A Salutation to Teaching
The coming of the Spring semester has brought with it not only an array of opportunities for new studies and research but also an experience of an entirely different kind – teaching. I now teach a section for Sociology 380, research methods, and facilitate an intergroup dialogue session on race and ethnicity. I’m quickly finding that I’m really not as new to this instruction thing than I thought I would be – my students are essentially my peers and really teaching seems to be akin to organization leadership, my old friend. And herein lies a bit of a philosophy I’m discovering. Once you cover the basics of skills and motivation teaching seems to be more about communication, collaboration and most importantly, inspiration. Having taken the classes I’m teaching I find myself in the mind of the students – but with an additional perspective – that of graduate school. Realizing just how important concepts like dialogue and comprehensive knowledge of research methods are has been an integral part of my experience with the graduate school transformation.
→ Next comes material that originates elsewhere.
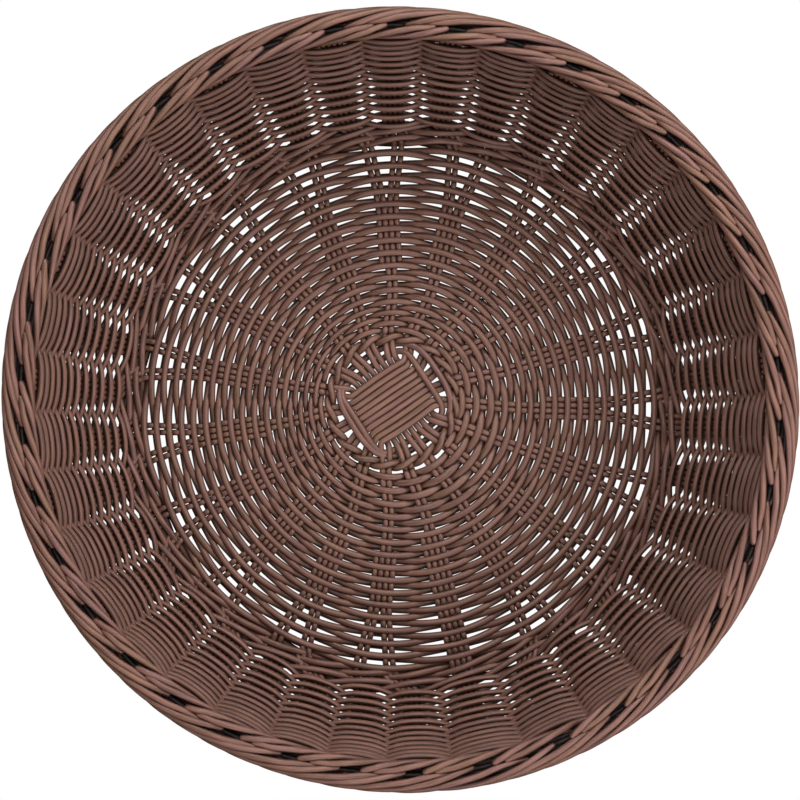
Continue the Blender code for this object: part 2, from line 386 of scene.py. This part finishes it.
# Each noise is (changes a metre along the strand, changes round it, detail).
DRIFT_NOISE = (14, 0.12, 1.0)
STREAK_NOISE = (70, 1.5, 3.0)
GRAIN_NOISE = (420, 3.2, 2.0)
SEED_SPREAD = 37.0                   # how far apart two strands' noises lie
DRIFT_SHARE = 1.7                    # how much the drift counts beside a strand's own tone
STREAK = 0.38                        # how much lighter or darker a streak is
STREAK_FROM, STREAK_TO = 0.3, 0.7    # range of the noise that makes the streaks
SIDE_SHADE = 0.38                    # how dark a strand's sides are: painted shade, where the strand turns from the light
SIDE_END = 0.85                      # height on the strand where that ends, in radii
HOLLOW_SHADE = 0.34                  # how dark the hollows of the weave are, as painted shade from an occlusion node
HOLLOW_FROM, HOLLOW_TO = 0.22, 0.80  # openness of a hollow at its darkest and at its end
HOLLOW_REACH = 5 * MM
HOLLOW_SAMPLES = 4
SHADE_TINT = (1.0, 0.84, 0.70, 1.0)  # what painted shade takes from the strand's colour, as it turns warmer
WHITE = (1.0, 1.0, 1.0, 1.0)
BLACK = (0.0, 0.0, 0.0, 1.0)
SHEEN_LEVEL = 0.5
ROUGHNESS_SPREAD = 0.10
RELIEF = 0.35
RELIEF_DEPTH = 0.12 * MM


def linear(red, green, blue):
    """A screen colour of 0 to 255 a channel as the linear colour that a shader takes."""
    def channel(value):
        value /= 255
        return value / 12.92 if value <= 0.04045 else ((value + 0.055) / 1.055) ** 2.4
    return (channel(red), channel(green), channel(blue), 1.0)


SHEEN_TINT = linear(255, 230, 228)
STRAND_BROWNS = (                    # from mauve to tan
    linear(142, 100, 91),
    linear(147, 105, 92),
    linear(138, 96, 81),
    linear(143, 101, 85),
    linear(139, 101, 81),
)
CORE_BLACKS = (linear(26, 22, 22), linear(38, 33, 33))
CORE_ROUGHNESS = 0.55
# Each part's brightness lightens or darkens the same browns: painted light and shade for how brightly
# that part is lit.
PART_BRIGHTNESS_AND_ROUGHNESS = {                   # brightness and roughness
    "woven_strand": (0.465, 0.42),
    "wall_strand_brown": (0.53, 0.44),
    "cross_strand_brown": (0.51, 0.46),
    "stake_strand_brown": (0.46, 0.50),
    "rim_strand_brown": (0.57, 0.42),
}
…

So my optimistic tangential mind naturally aspires to introduce positive change into the mesh of academia. As a strong believer in technology as a learning tool I’ve already introduced web sites into both of my courses. Students seem to love the agenda and resource linking on the 380 site, and we’ve still yet had only one session for intergroup. Improvement in the realm of technology is just an easy first step. Working with the fabric of the courses is what I’m increasingly interested in. After attending the annual Latino-Latino Studies Program conference a few weekends ago I started sifting through ideas on how to integrate another crucial component of academia that all too often gets overlooked – activism. My methods course specifically presents a spectacular opportunity for students to volunteer around town for their ethnography project. I’d like to collect a list of some of the better places students might volunteer and observe at the same time in the CU area. At the same time if I can manage to figure it out I’d love to let students talk about their community organizations and involvement in a brainstorm session somewhere during the course – I’m sure they have ideas I don’t. And if nothing else I’d love for them to apply their critical sociology skills in new ways during their ethnographies – be it in a social group oriented categorical fashion (race, gender, ability, etc…) or from a standpoint of evaluating with theory models (Marxist, Weberian, structural functionalism, etc…). I’m not just concerned with the students learning the mechanics of the methods, but also the thinking that goes behind them. We’ll see where this goes, I’m relatively new to the teaching thing and have to first prove my worth. In the words of the great Mario, “Here we go!”